In all of this, I learned a valuable lesson: stop giving all of yourself the minute you feel a connection.  If things are meant to be, you should start out by getting to know the other person for who they are and things will progress from there.  But first, you should be friends.  Don't just dive in and hope that it won't end.  And most importantly-don't give up yourself in the process.  Don't make your entire happiness revolve around that text, that phone call, or seeing them.  I need to start doing things that I want to do just because I want to do them.  Not because losing weight will make me more attractive, or because the person I'm into really likes doing that one thing, but because I enjoy it.

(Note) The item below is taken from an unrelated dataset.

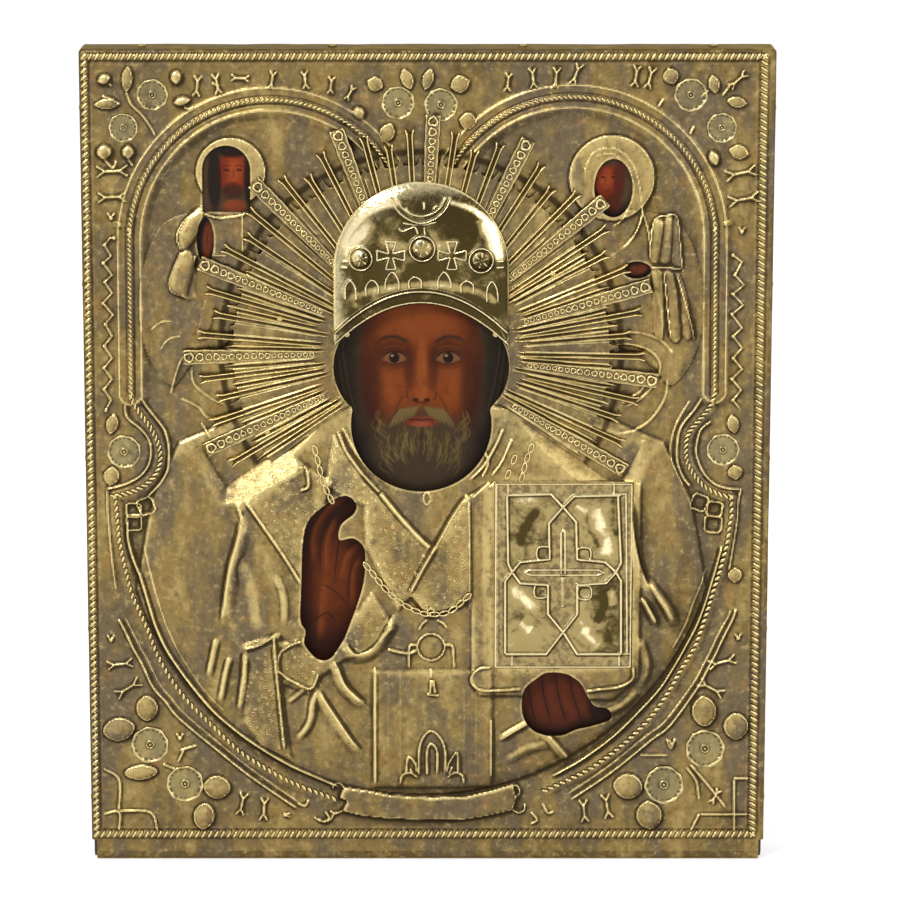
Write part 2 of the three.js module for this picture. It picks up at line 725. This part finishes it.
const ribbonBox = { left: -32, low: 15.9, width: 69.2, height: 12.9 };
const ribbonShares = [[0.04, 0.94], [0.32, 0.74], [0.58, 0.69], [0.78, 0.8], [0.97, 1], [1, 0.4],
  [0.75, 0.1], [0.51, 0], [0.26, 0.08], [0.02, 0.28], [0.05, 0.6]].reverse();

function brassCover() {
  const halo = (across, radius) => moulding(
    ellipse(designX + across, haloHeight, radius, radius, haloSteps), haloRingWidth, listelHeight, true);
  const relief = join([
    bust(), sideFigures(0, 0, sheetMiddle), book(), frameMouldings(),
    halo(leftHead.across, leftHaloRadius), halo(rightHead.across, rightHaloRadius),
    prism(inBox(ribbonBox, ribbonShares), sheetMiddle, sheetFront - ribbonHeight),
    ...rosettes.flatMap((each) => [rosette(1, each), rosette(-1, each)]),
  ]);
  const underNimbus = nimbusBack + fit;
  const nimbusRoom = nimbusPlate(underNimbus, farFront, 2 * fit);
  const rayRoom = rayCounts.map((ray) => rayBar(ray, underNimbus, 2 * fit, bookHeight));
  const hollow = bustDome(-sheetThickness, bustWallShare, groundFront)
    .add(sideFigures(-sheetThickness, sideFigureWallShare, groundFront))
    .subtract(nimbusPlate(underNimbus + sheetThickness, farFront, 4 * fit))
    .add(bookHollow());
  const nailed = nailHoles(() => true);
  const flush = nails.filter(({ kind }) => kind === 'flush');
  const sinks = flush.map(({ place, way }) => countersink(place, way));
  return [nimbusRoom, ...rayRoom].reduce((whole, room) => whole.subtract(room), relief)
    .add(tray())
    .subtract(hollow)
    .subtract(openings(groundFront, farFront))
    .subtract(join([...nailed, ...sinks]));
}

function rayNimbus() {
  const rays = join(rayCounts.map((ray) => rayBar(ray, nimbusBack, 0, 0)));
  const faceHole = faceOutline().map((points) => prism(points, groundFront, farFront));
  return rays
    .subtract(prism(mitreOutline(2 * fit), nimbusFront, farFront))
    .add(nimbusPlate(nimbusBack, nimbusFront, 0))
    .subtract(join(faceHole))
    .subtract(join(nailHoles((nail) => nail.kind === 'pin')));
}

// Mitre: a hollow dome with a flange, a rim over the brow, three gems, two crosses and a crest

const mitreRingShares = [[1, 0.1], [0.955, 0.12], [0.93, 0.36], [0.8, 0.75], [0.55, 0.95], [0.2, 1]];
const mitreWallShare = 0.03;

// Places on the mitre, as shares of its half width and of its crown, from the middle of its spring line
const mitreGemShares = [[-0.69, 0.13], [0.01, 0.25], [0.68, 0.11]];
const mitreCrossShares = [[-0.34, 0.16], [0.34, 0.16]];
const crestShares = [0, 0.85];

function mitreShell(raise, shrink, base) {
  const rings = mitreRingShares.map(([share, height]) => [share - shrink, height * mitreDome]);
  return dome(mitreOutline(0), [designX, mitreCentreHeight], base, mitreBack, rings, raise);
}

function mitre() {
  const raised = (outline, rise) => prism(outline, mitreBack, farFront)
    .intersect(mitreShell(rise, 0, mitreBack));
  const place = ([across, rise]) => [designX + mitreHalfWidth * across,
    mitreSpringHeight + mitreCrown * rise];
  const disc = (shares, radius) => ellipse(...place(shares), radius, radius, ovalSteps);
  const bar = (shares, halfWidth, halfHeight) => {
    const [x, z] = place(shares);
    return [[x - halfWidth, z - halfHeight], [x + halfWidth, z - halfHeight],
      [x + halfWidth, z + halfHeight], [x - halfWidth, z + halfHeight]];
  };
  const details = [
    raised([...archRow(0, 0), ...archRow(rimWidth, 0).reverse()], rimProud),
    ...mitreGemShares.map((shares) => raised(disc(shares, gemRadius), gemProud)),
    ...mitreCrossShares.flatMap((shares) => [
      raised(bar(shares, crossWidth / 2, crossArm), crossProud),
      raised(bar(shares, crossArm, crossWidth / 2), crossProud)]),
    raised(disc(crestShares, crestRadius), rimProud),
  ];
  const pins = nails.filter(({ name }) => name.startsWith('mitre'));
  const seats = pins.map(({ place: spot, way }) => hole(
    spot.clone().addScaledVector(way, pinLength), way, pinHeadRadius + fit, pinLength - cutOverrun));
  return join([mitreShell(0, 0, mitreBack), ...details])
    .subtract(mitreShell(-sheetThickness, mitreWallShare, mitreBack + cutOverrun))
    .subtract(join([...nailHoles((nail) => pins.includes(nail)), ...seats]));
}

// Panel

function battenSolid(height, side, grow) {
  const entry = side * (boardHalfWidth + (grow > 0 ? cutOverrun : 0));
  const end = -side * (boardHalfWidth - battenStop + grow);
  const root = boardThickness - battenGroove - grow;
  const neck = boardThickness;
  const station = (x, width, points) => points(width / 2 + grow)
    .map(([y, z]) => new THREE.Vector3(x, y, height + z));
  const edge = battenBack - battenChamfer;
  const dovetail = (half) => [[root, -half - battenFlare], [root, half + battenFlare],
    [neck, half], [neck, -half]];
  const proud = (half) => [[neck - battenChamfer, -half], [neck - battenChamfer, half], [edge, half],
    [battenBack, half - battenChamfer], [battenBack, battenChamfer - half], [edge, -half]];
  return join([dovetail, proud].map((points) => loft([
    station(entry, battenWidth, points), station(end, battenWidth - battenTaper, points)])));
}

const battens = [
  { name: 'upper_batten', height: upperBattenHeight, side: 1 },
  { name: 'lower_batten', height: lowerBattenHeight, side: -1 },
];

function plank(from, to) {
  const arris = foldRadius / 2;
  const profile = [[0, boardBottom + boardChamfer], [boardChamfer, boardBottom],
    [boardThickness - backChamfer, boardBottom], [boardThickness, boardBottom + backChamfer],
    [boardThickness, boardTop - backChamfer], [boardThickness - backChamfer, boardTop],
    [arris, boardTop], [0, boardTop - arris]];
  const grooves = battens.map(({ height, side }) => battenSolid(height, side, fit));
  const stapleHoles = [-1, 1].map((side) => hole(
    new THREE.Vector3(0, boardThickness, ringAxisHeight + side * stapleReach), alongDepth,
    stapleWireRadius + fit, stapleLegLength));
  return extruded(profile, alongDepth, alongHeight, from, to)
    .subtract(join([...grooves, ...nailHoles(() => true), ...stapleHoles]));
}

function paintedGround() {
  const half = boardHalfWidth - fit - sheetThickness / 2;
  const top = boardTop - fit - sheetThickness / 2;
  const low = bottomBendRadius;
  return prism([[-half, low], [half, low], [half, top], [-half, top]], 0, groundFront)
    .subtract(join(nailHoles((nail) => nail.kind === 'pin')));
}

// Staple: two legs in the panel, one above the other, with the ring's wire between them

const stapleReach = ringWireRadius + stapleClearance + stapleWireRadius;

function ringStaple() {
  const bowSteps = 8;
  const sides = 8;
  const wire = ellipse(0, 0, stapleWireRadius, stapleWireRadius, sides);
  const ringAt = (degrees, shift) => wire.map(([out, across]) => {
    const turn = radians(degrees);
    const reach = stapleReach + out;
    return new THREE.Vector3(across, shift + reach * Math.cos(turn), reach * Math.sin(turn));
  });
  const bow = Array.from({ length: bowSteps + 1 }, (unused, i) => ringAt(-90 + (180 * i) / bowSteps, 0));
  return loft([ringAt(-90, -stapleLegLength), ...bow, ringAt(90, -stapleLegLength)]);
}

function hangingRing() {
  const sides = 8;
  const segments = 24;
  return new THREE.TorusGeometry(ringRadius, ringWireRadius, sides, segments).rotateX(Math.PI / 2);
}

// Assembly

const mitreFront = mitreBack - mitreDome - gemProud;
const icon = new THREE.Group();
icon.position.y = -(mitreFront + battenBack) / 2;

function material(color, roughness, metalness) {
  return new THREE.MeshStandardMaterial({ color, roughness, metalness });
}

const finishes = {
  pine: () => material(0x6b4a2c, 0.75, 0),
  oldPine: () => material(0x57391f, 0.7, 0),
  paint: () => material(0x3a2012, 0.45, 0),
  brass: () => material(0xa48a4c, 0.38, 1),
  paleBrass: () => material(0xb09a62, 0.3, 1),
  polishedBrass: () => material(0xc6ad73, 0.14, 1),
  nailBrass: () => material(0x9c8146, 0.42, 1),
  iron: () => material(0x3d3834, 0.55, 1),
};

function add(name, geometry, finish) {
  const mesh = new THREE.Mesh(geometry, finish());
  mesh.name = name;
  icon.add(mesh);
  return mesh;
}

add('panel_plank_wide', geometryOf(plank(-boardHalfWidth, glueLineX)), finishes.pine);
add('panel_plank_narrow', geometryOf(plank(glueLineX, boardHalfWidth)), finishes.pine);
for (const { name, height, side } of battens) {
  add(name, geometryOf(battenSolid(height, side, 0)), finishes.oldPine);
}
add('painted_ground', geometryOf(paintedGround()), finishes.paint);
add('brass_cover', geometryOf(brassCover()), finishes.brass);
add('ray_nimbus', geometryOf(rayNimbus()), finishes.paleBrass);
add('mitre', geometryOf(mitre()), finishes.polishedBrass);

const nailKinds = {
  nail: () => nailGeometry(nailHeadRadius, nailHeadHeight, nailShankRadius, nailLength),
  pin: () => nailGeometry(pinHeadRadius, pinHeadHeight, pinShankRadius, pinLength),
  flush: flushNailGeometry,
};
for (const nail of nails) {
  const mesh = add(nail.name, nailKinds[nail.kind](), finishes.nailBrass);
  const seat = nail.kind === 'flush' ? -seatGap : seatGap;
  mesh.position.copy(nail.place).addScaledVector(nail.way, seat);
  mesh.quaternion.setFromUnitVectors(alongDepth, nail.way);
}

const staple = add('ring_staple', geometryOf(ringStaple()), finishes.iron);
staple.position.set(0, ringAxisDepth, ringAxisHeight);
const ring = add('hanging_ring', hangingRing(), finishes.iron);
ring.position.set(0, ringAxisDepth, ringAxisHeight - ringRadius);

export default icon;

But first, I need to learn to let go.  I need to stop holding on to what could have been and look at what is right now.  Look at the friends that I have that I'm going to work on spending more time with.  Look at the opportunity that is open to me in nursing school and embrace it.  Go out and just kick around the soccer ball because I miss it or sit at home and get lost in a book I enjoy.  Work on getting back the parts of me that I gave up for men, whether recent or in the past.  I need to learn to let go of the regret, to stop dwelling on things that I can't change.  Some things just aren't meant to be, and that's okay.  And while I recognize this all on paper, I still have to mentally let it go.  I need to find new coping mechanisms besides trying to find something to fill the void.  Instead, I need to fill it myself.  I'll get there.  Maybe not today, maybe not even this year, but I will.  I have to believe that.